Consider some of the positions expressed in the GOP primary race:
• Ben Carson dismisses the science on climate change, saying the real worry would be if temperatures stopped going up and down. A President Carson could order the same kind of sweeping regulatory changes that Obama has sought for power plants and other sources of greenhouse gas emissions — only in the opposite direction.
• Former Arkansas governor Mike Huckabee has pledged to recognize personhood beginning at conception. In a Huckabee administration, while subject to Supreme Court restrictions, a host of federal laws could be reinterpreted to treat the unborn as people. Huckabee’s view differs from Congress’s, but so did Obama’s when he parted ways with Congress on the urgency of climate change.
• Sen. Ted Cruz wants to repeal the corporate income tax. Just as the Obama administration claimed discretion to delay enforcement of the health-care law's employer mandate and to defer the deportation of some undocumented immigrants, President Cruz might be inclined to use his executive discretion to extend, perhaps indefinitely, the deadline for corporate income tax payments.
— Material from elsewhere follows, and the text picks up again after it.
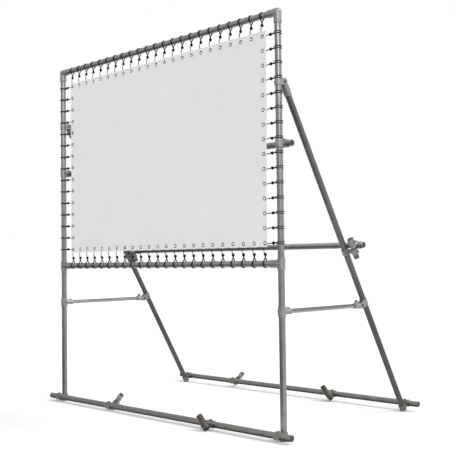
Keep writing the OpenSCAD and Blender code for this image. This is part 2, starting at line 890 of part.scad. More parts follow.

Likewise, Cruz could order prosecutors not to charge, or to reduce the charges associated with, certain corporate offenses, as Obama did with some nonviolent drug crimes.
• Various candidates have denounced what they see as biased treatment of religious groups and individuals on college campuses. The next president might want to order the Department of Education to strip away due process protections for those accused of anti-religious speech, just as the Obama administration did in cases of alleged sexual harassment or assault — putting federal education funding at risk for any university that defies the White House.
• Some of the presidential candidates reject evolution and support the teaching of creationism in schools. The new president could alter national science curriculum standards and waive requirements on the teaching of science. After all, the Obama administration offered waivers to school districts that didn't meet state-defined goals for math and reading proficiency, in direct contradiction of No Child Left Behind.
• Trump has insisted that killing terrorists is not enough. He told Fox News that "you have to take out their families ." While many people were horrified, Trump is simply adding another target package to a program formalized by Obama. The current administration has asserted the authority to kill even U.S. citizens, anywhere, at any time, if it deems them to be imminent threats to national security.
• Most of the candidates oppose the Affordable Care Act. Assuming that Democrats have enough votes in Congress to prevent a repeal, the next president might be tempted to refuse to defend the law against court challenges, under the view that the law is unconstitutional. The Obama administration did that with the Defense of Marriage Act, announcing in 2011 that the Justice Department would no longer defend the statute.
• Most of the contenders have criticized increasing regulation and bureaucratic costs for businesses. The next president could order the delay of any new rules on workplace safety, wages or discrimination. After all, the Obama administration treated deadlines specified in the Affordable Care Act as little more than aspirational. Alternatively, the next administration could simply relieve businesses of such statutory obligations. Obama's administration told companies that when imposing layoffs connected to federal budget cuts known as sequestration, they could ignore the 60-day notice requirement in place since the Worker Adjustment and Retraining Notification Act was passed in 1988.
• Virtually all of the candidates have called for the repeal or weakening of Dodd-Frank, the financial reform law designed to curb abuses by big banks. The next president might be inclined to declare that banks are not required to fulfill certain obligations under the law. Consider the Obama administration’s treatment of the Temporary Assistance for Needy Families program. TANF was signed by President Bill Clinton to condition receipt of welfare benefits on work (or preparing for work). The Obama administration, however, told states that it would waive that requirement .
The problem with allowing a president to become a government unto himself is that you cannot guarantee who the next president might be. Now the leading Republican candidate is someone who views most of his creations in eponymous terms — as reflected by 20-foot letters spelling out his name on top of his hotels. He is the perfect uber personality to fit our uber presidency.